__Work to complete__:
Look through the data below. Collect every line where the word "names" occurs.

####

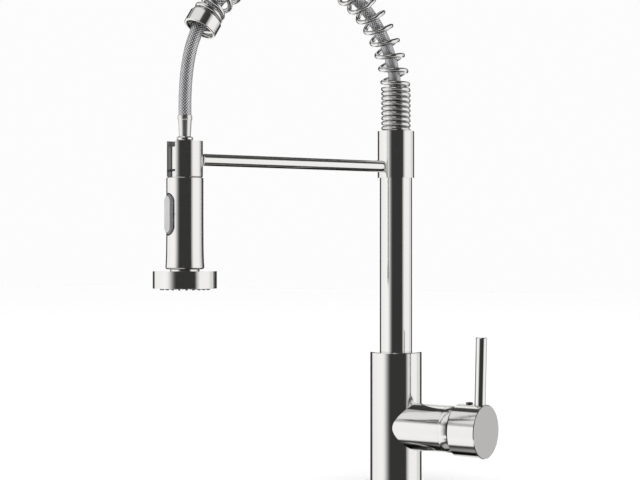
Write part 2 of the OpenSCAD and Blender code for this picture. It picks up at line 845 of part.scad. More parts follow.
module head_shell() color(steel_colour) on_head() difference() {
    rotate_extrude() shell_outline();
    rod(shell_base - through, shell_top - lip_t - neck_flange_h, shell_bore_r);
    rod(shell_base, shell_top - lip_t, neck_flange_r + joint_gap);
    rod(shell_base, shell_top + through, head_neck_r + joint_gap);
    button_slab(button_w + 2 * button_gap, button_h + 2 * button_gap, 0, head_flare_r + through);
    translate([pin_x, 0, button_z]) rotate([90, 0, 0])
        rod(-pin_half - free_gap, pin_half + free_gap, pin_r + joint_gap);
}

module head_neck() color(steel_colour) on_head() difference() {
    union() {
        rod(shell_top - lip_t - neck_flange_h, shell_top - lip_t - joint_gap, neck_flange_r);
        rod(shell_top - lip_t - through, neck_top - neck_chamfer, head_neck_r);
        cone(neck_top - neck_chamfer, neck_top, head_neck_r, head_neck_r - neck_chamfer);
        rod(neck_top - through, nipple_top, nut_bore_r - run_gap);
    }
    rod(shell_top - lip_t - neck_flange_h - through, valve_base - valve_rest, head_neck_r - neck_wall);
    rod(valve_base - valve_rest - through, valve_base + valve_h, valve_r + joint_gap);
    rod(valve_base, nipple_top + through, boss_bore_r);
    ring(neck_ring_z - neck_ring_r, neck_ring_z + neck_ring_r, head_neck_r + through, neck_groove_r);
}

module neck_o_ring() color(rubber_colour) on_head()
    o_ring(neck_ring_z, neck_groove_r + neck_ring_r, neck_ring_r - joint_gap);

module hose_washer() color(rubber_colour) on_head()
    ring(nipple_top, nipple_top + washer_t, sleeve_stem_r, boss_bore_r);

module check_valve() color(plastic_colour) on_head()
    ring(valve_base, valve_base + valve_h - joint_gap, valve_r, valve_bore_r);

module spray_chamber() color(plastic_colour) on_head() difference() {
    rod(chamber_low, chamber_high, chamber_out_r);
    rod(button_z, chamber_high + through, chamber_in_r);
    rod(chamber_low - through, button_z - chamber_air_top, chamber_air_r);
    rod(button_z - chamber_air_top - through, button_z + through, chamber_link_r);
    translate([0, 0, button_z - plunger_drop]) rotate([0, 90, 0])
        rod(-plunger_room, chamber_out_r + through, plunger_r + run_gap);
}

module diverter_plunger() color(brass_colour) on_head()
    translate([0, 0, button_z - plunger_drop]) rotate([0, 90, 0])
        rod(plunger_back, button_back_r - plunger_gap, plunger_r);

module toggle_button() color(steel_colour) on_head() difference() {
    union() {
        button_slab(button_w, button_h, button_back_r, button_edge_r);
        translate([button_edge_r, 0, button_z]) rotate([90, 0, 90]) {
            for (side = [-1, 1]) translate([0, side * (button_h - button_w) / 2, 0])
                cylinder(h = button_rise, r1 = button_w / 2, r2 = button_w / 2 - button_bevel);
            rotate([90, 0, 0]) linear_extrude(button_h - button_w, center = true)
                polygon([[-button_w / 2, 0], [button_w / 2, 0], [button_w / 2 - button_bevel, button_rise],
                    [button_bevel - button_w / 2, button_rise]]);
        }
        translate([boss_back, -boss_half_w, button_z - boss_half_h])
            cube([button_back_r - boss_back + through, 2 * boss_half_w, 2 * boss_half_h]);
    }
    translate([pin_x, 0, button_z]) rotate([90, 0, 0]) rod(-pin_half, pin_half, pin_r + run_gap);
}

module button_pin() color(steel_colour) on_head()
    translate([pin_x, 0, button_z]) rotate([90, 0, 0]) rod(-pin_half, pin_half, pin_r);

module spray_disc() color(steel_colour) on_head() difference() {
    union() {
        rod(disc_base, disc_top, disc_r);
        rod(disc_top - through, shell_base + through, disc_neck_r);
        rod(shell_base, shell_base + disc_spigot_h, shell_bore_r - joint_gap);
    }
    rod(disc_base - through, disc_top - disc_roof, disc_r - disc_wall);
    rod(disc_base, shell_base + disc_spigot_h + through, disc_bore_r);
}

module nozzle_plate() color(rubber_colour) on_head() difference() {
    union() {
        rod(nozzle_face, nozzle_face + nozzle_plate_t, disc_r - disc_wall - joint_gap);
        for (row = nozzle_rows, k = [0:row[1] - 1]) rotate([0, 0, 360 * k / row[1]]) translate([row[0], 0, 0])
            cone(nozzle_face - nozzle_drop, nozzle_face + through, nozzle_r[1], nozzle_r[0]);
    }
    rod(nozzle_face - nozzle_drop, nozzle_face + nozzle_plate_t + through, aerator_r + joint_gap);
}

module aerator() color(plastic_colour) on_head() difference() {
    rod(nozzle_face - joint_gap, disc_base + aerator_h, aerator_r);
    rod(disc_base, nozzle_face + aerator_rim, aerator_r - aerator_rim);
    for (turn = [0:60:300]) rotate([0, 0, turn]) translate([aerator_hole_at, 0, 0])
        rod(disc_base, disc_base + aerator_h + through, aerator_hole_r);
}

faucet_body();
base_flange();
base_gasket();
shank();
deck_washer();
clamp_washer();
mounting_nut();
nut_screws();
swivel_bushes();
spout_lock_screw();
cartridge_case();
cartridge_seals();
fixed_disc();
cartridge_nut();
trim_ring();
stem_carrier();
stem_pin();
moving_disc();
cartridge_stem();
handle_cap();
lever_rod();
handle_screw();
column_tube();
column_foot();
foot_o_rings();
column_collar();
collar_screw();
top_fitting();
spring_boss();
arm_rod();
dock_cup();
neck_spring();
pull_hose();
lower_ferrule();
spring_end_cap();
crimp_sleeve();
hose_nut();
head_shell();
head_neck();
neck_o_ring();
hose_washer();
check_valve();
spray_chamber();
diverter_plunger();
toggle_button();
button_pin();
spray_disc();
nozzle_plate();
aerator();
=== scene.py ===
"""Looks of the pull-down kitchen faucet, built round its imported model. Metres throughout."""

import json
import math

import bpy
from mathutils import Matrix, Vector


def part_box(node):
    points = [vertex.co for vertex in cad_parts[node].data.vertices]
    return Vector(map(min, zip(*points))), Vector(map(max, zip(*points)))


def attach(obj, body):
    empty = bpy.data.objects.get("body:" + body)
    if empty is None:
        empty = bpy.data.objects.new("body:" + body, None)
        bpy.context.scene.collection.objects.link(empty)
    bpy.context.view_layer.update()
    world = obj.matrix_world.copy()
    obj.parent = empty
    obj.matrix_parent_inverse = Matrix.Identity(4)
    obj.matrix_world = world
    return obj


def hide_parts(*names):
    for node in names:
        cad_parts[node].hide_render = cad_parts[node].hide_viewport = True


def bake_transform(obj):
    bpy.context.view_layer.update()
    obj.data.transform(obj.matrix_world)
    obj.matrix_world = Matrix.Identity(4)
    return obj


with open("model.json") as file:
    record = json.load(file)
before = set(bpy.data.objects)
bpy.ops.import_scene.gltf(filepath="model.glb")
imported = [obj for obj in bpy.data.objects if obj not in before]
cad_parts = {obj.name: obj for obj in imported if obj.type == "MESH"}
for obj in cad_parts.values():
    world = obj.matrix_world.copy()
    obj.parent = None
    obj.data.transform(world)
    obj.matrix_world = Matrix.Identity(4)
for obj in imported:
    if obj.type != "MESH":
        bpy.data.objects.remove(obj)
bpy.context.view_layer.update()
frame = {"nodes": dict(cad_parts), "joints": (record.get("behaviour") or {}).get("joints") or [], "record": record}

# ---- Where things are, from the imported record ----

joints = {joint["name"]: joint for joint in frame["joints"]}
HEAD_AXIS = Vector(joints["head_turn"]["pos_m"][:2] + [0])
REACH = HEAD_AXIS.length
ARM = HEAD_AXIS.normalized()
ACROSS = Vector((-ARM.y, ARM.x, 0))
ARM_TURN = math.atan2(ARM.y, ARM.x)
COLLAR_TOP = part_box("column_collar")[1].z
SLEEVE_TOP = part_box("crimp_sleeve")[1].z


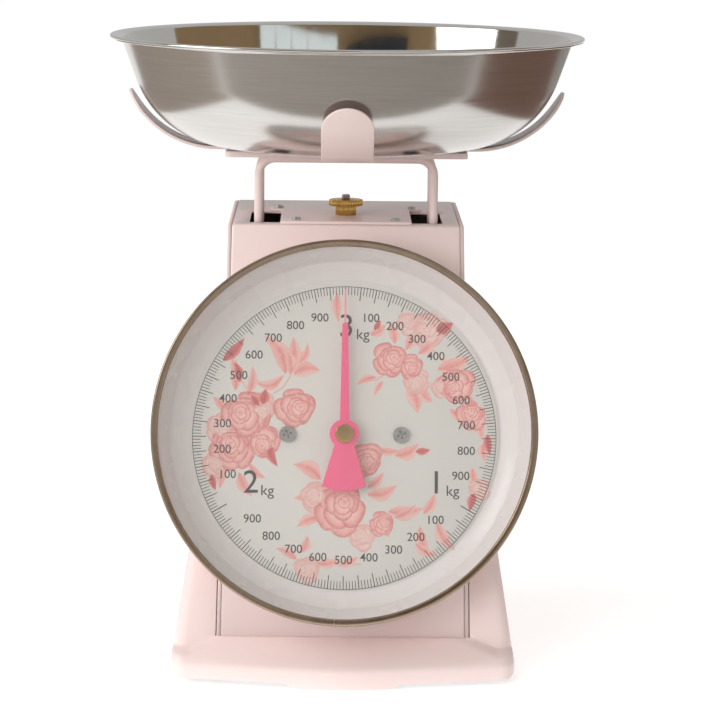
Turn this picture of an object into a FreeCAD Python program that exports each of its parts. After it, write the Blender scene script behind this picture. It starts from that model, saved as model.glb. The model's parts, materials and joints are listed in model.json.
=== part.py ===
import FreeCAD, Part
import math
import os

from FreeCAD import Placement, Rotation, Vector

# A spring kitchen scale with a round dial and a lift-off bowl.
# Origin: on the surface it stands on, under the bowl's axis. +Z up, the dial faces -Y.

# ---- Bowl
BOWL_RADIUS = 115.0          # outer edge of the lip
BOWL_DEPTH = 53.6            # lip to the outside of the floor
BOWL_WALL = 0.8
BOWL_FLOOR_RADIUS = 57.0     # where the flat floor starts to curve up
BOWL_CORNER_RADIUS = 48.0
BOWL_WALL_SLOPE = 19.0       # degrees from upright
LIP_WIDTH = 6.4
LIP_DROP = 3.2
LIP_BEAD = 0.9               # radius of the rolled edge
NECK_STEP_SHARE = 0.6        # inner neck above the outer one, in sheets
BOWL_SEAT_GAP = 0.1

# ---- Carrier that holds the bowl
ARM_WIDTH = 24.2
ARM_SHEET = 1.5
ARM_FLAT = 63.0              # flat part of an arm, from the axis
ARM_BEND_RADIUS = 47.0
ARM_BEND_ANGLE = 66.0
CHANNEL_LENGTH = 117.0
CHANNEL_WIDTH = 40.0
CHANNEL_HEIGHT = 3.3
CHANNEL_SHEET = 1.5
CHANNEL_ROUNDING = 2.4       # lower edges at the two ends
RIVET_RADIUS = 3.0
RIVET_SPACING = 40.0
RIVET_TAIL = 1.0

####

__Exercise output__:
def hide_parts(*names):
    for node in names:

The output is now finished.